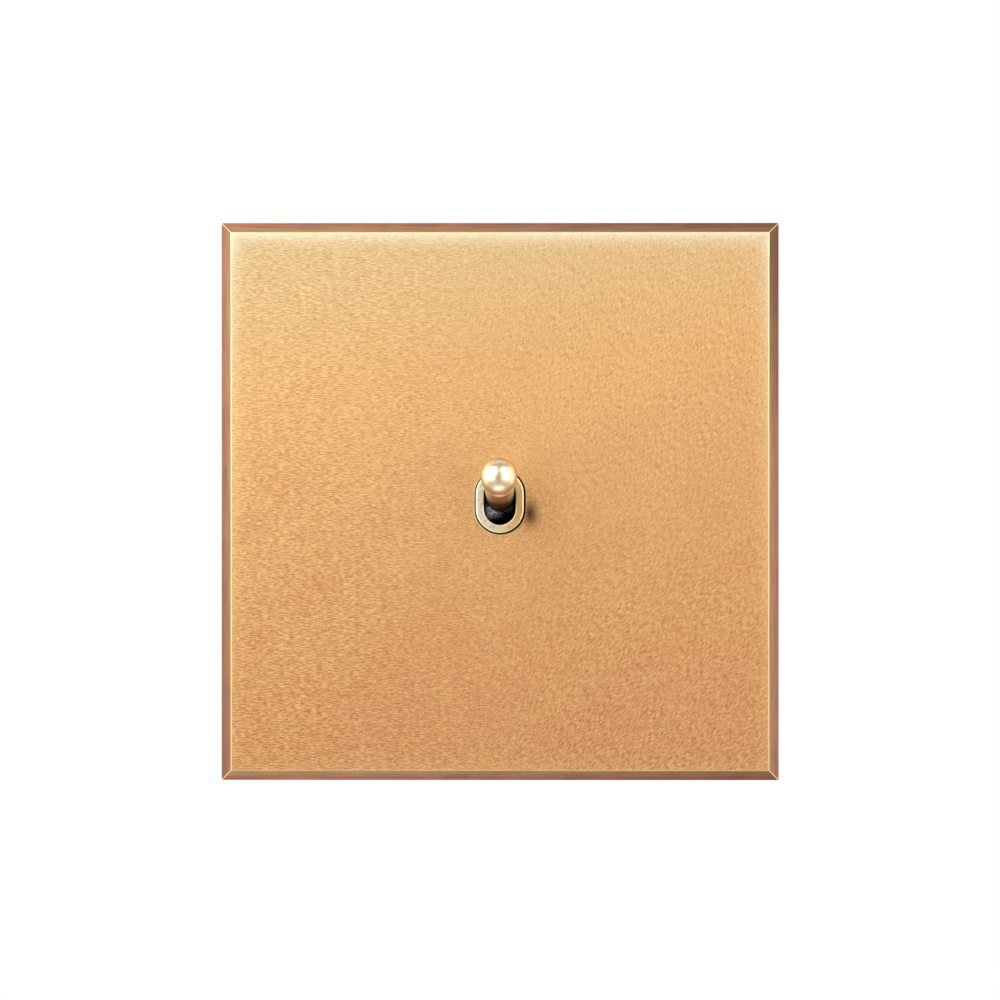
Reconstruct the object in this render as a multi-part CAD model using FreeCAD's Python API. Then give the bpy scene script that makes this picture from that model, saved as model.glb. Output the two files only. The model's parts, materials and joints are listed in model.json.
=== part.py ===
import FreeCAD, Part
import math
import os

# Flush-mounted toggle switch on a square bevelled brass plate, in millimetres.
# X runs to the right, Z up, and -Y out of the wall. The wall plane is y = 0 and
# the origin is the centre of the plate on that plane. The lever is stored tip up.

# ---- driving dimensions ----
PLATE_SIZE = 82.0
PLATE_DEPTH = 5.0
PLATE_BEVEL = 1.5
PLATE_WEB = 1.8
POCKET_SIZE = 73.0
POCKET_RADIUS = 3.5

RING_WIDTH, RING_HEIGHT = 7.05, 9.23
RING_PROUD = 0.8
RING_OPENING_WIDTH, RING_OPENING_HEIGHT = 4.66, 6.84
RING_LIP = 1.2
RING_WALL = 0.7
FLANGE_WIDTH, FLANGE_HEIGHT, FLANGE_THICK = 12.0, 14.0, 1.0
SLOT_GAP = 0.16

LEVER_TILT = 14.2
PIVOT_BEHIND_RING = 4.0
LEVER_LENGTH = 15.0
BALL_RADIUS = 2.7
PIN_RADIUS = 0.75
DRUM_RADIUS, DRUM_HALF_WIDTH = 2.7, 2.3
BARREL_RADIUS, BARREL_LENGTH = 2.3, 8.4
SPRING_BORE = 1.5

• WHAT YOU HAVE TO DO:
Give the material above again, word for word.

• TASK OUTPUT:
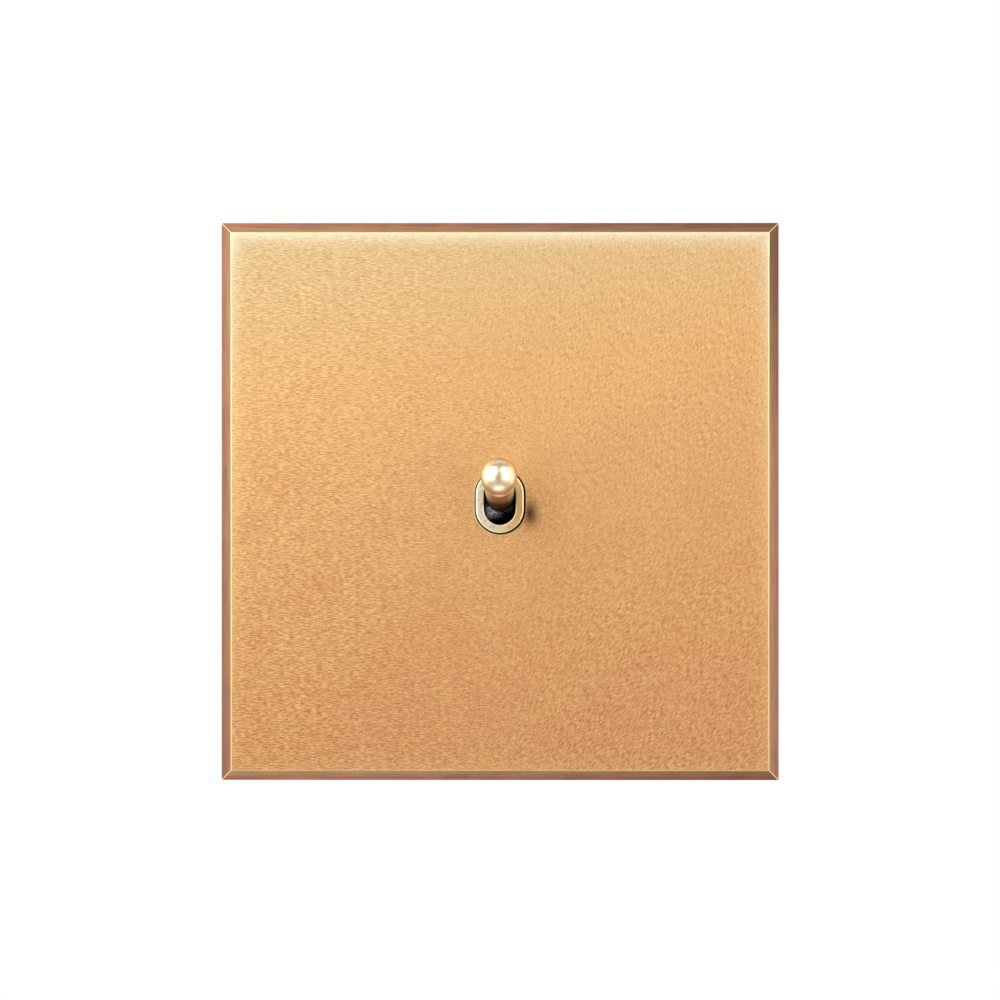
Reconstruct the object in this render as a multi-part CAD model using FreeCAD's Python API. Then give the bpy scene script that makes this picture from that model, saved as model.glb. Output the two files only. The model's parts, materials and joints are listed in model.json.
=== part.py ===
import FreeCAD, Part
import math
import os

# Flush-mounted toggle switch on a square bevelled brass plate, in millimetres.
# X runs to the right, Z up, and -Y out of the wall. The wall plane is y = 0 and
# the origin is the centre of the plate on that plane. The lever is stored tip up.

# ---- driving dimensions ----
PLATE_SIZE = 82.0
PLATE_DEPTH = 5.0
PLATE_BEVEL = 1.5
PLATE_WEB = 1.8
POCKET_SIZE = 73.0
POCKET_RADIUS = 3.5

RING_WIDTH, RING_HEIGHT = 7.05, 9.23
RING_PROUD = 0.8
RING_OPENING_WIDTH, RING_OPENING_HEIGHT = 4.66, 6.84
RING_LIP = 1.2
RING_WALL = 0.7
FLANGE_WIDTH, FLANGE_HEIGHT, FLANGE_THICK = 12.0, 14.0, 1.0
SLOT_GAP = 0.16

LEVER_TILT = 14.2
PIVOT_BEHIND_RING = 4.0
LEVER_LENGTH = 15.0
BALL_RADIUS = 2.7
PIN_RADIUS = 0.75
DRUM_RADIUS, DRUM_HALF_WIDTH = 2.7, 2.3
BARREL_RADIUS, BARREL_LENGTH = 2.3, 8.4
SPRING_BORE = 1.5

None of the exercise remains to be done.